Мне так и не удалось переубедить их. Отношение ко мне менялось, и в прессе начали появляться разного рода сообщения, в которых не было и доли правды. Сначала это были осторожные наскоки, слухи о моей якобы жадности, а потом появились публикации слухов обо мне и Полетт. Но, несмотря на все это, «Великий диктатор» бил все рекорды и в Америке, и в Англии.
* * *
Хотя Америка так пока и не вступила в настоящую войну, Рузвельт вел против Гитлера войну холодную. Для президента это было непросто, поскольку фашисты прочно внедрились в американские национальные институты и организации.
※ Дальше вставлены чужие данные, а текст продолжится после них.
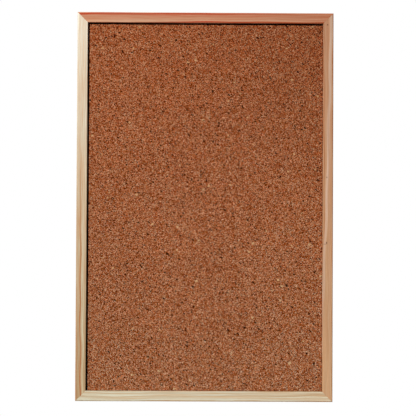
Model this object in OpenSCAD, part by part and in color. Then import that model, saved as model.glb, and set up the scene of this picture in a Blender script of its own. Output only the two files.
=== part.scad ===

Не знаю, понимали ли там это или нет, но фашисты активно использовали их в качестве своих политических инструментов.
Япония вероломно напала на Перл-Харбор. Жестокость атаки ошеломила страну. Но Америка быстро оправилась от удара, и вот уже многочисленные дивизии американских солдат вступили в боевые действия на заморских территориях. Русские сдерживали фашистские орды у Москвы и призывали к немедленному открытию Второго фронта. Рузвельт был с этим согласен. Фашистские приспешники ушли в подполье, однако их влияние все еще ощущалось. Любые средства и предлоги использовались для того, чтобы разделить нас и наших русских союзников. Они говорили: «Пусть они там поубивают друг друга, а потом и мы вступим в схватку». Делалось все, чтобы отдалить время открытия Второго фронта. Наступили очень тревожные дни. По радио говорили о тяжелейших потерях России в войне. Дни переходили в недели, а недели – в месяцы, но фашисты так и не смогли захватить Москву.
Как мне кажется, именно в это время и начались все мои беды. Мне позвонили из Сан-Франциско, из главного офиса Американского комитета по оказанию помощи России, и спросили, не мог бы я выступить вместо посла США в России господина Джозефа И. Дэвиса, который в последний момент слег с ларингитом. Я согласился, хоть у меня и было всего несколько часов до выступления. Событие намечалось на следующий день, а потому я спешно сел на вечерний поезд и приехал в Сан-Франциско в восемь утра.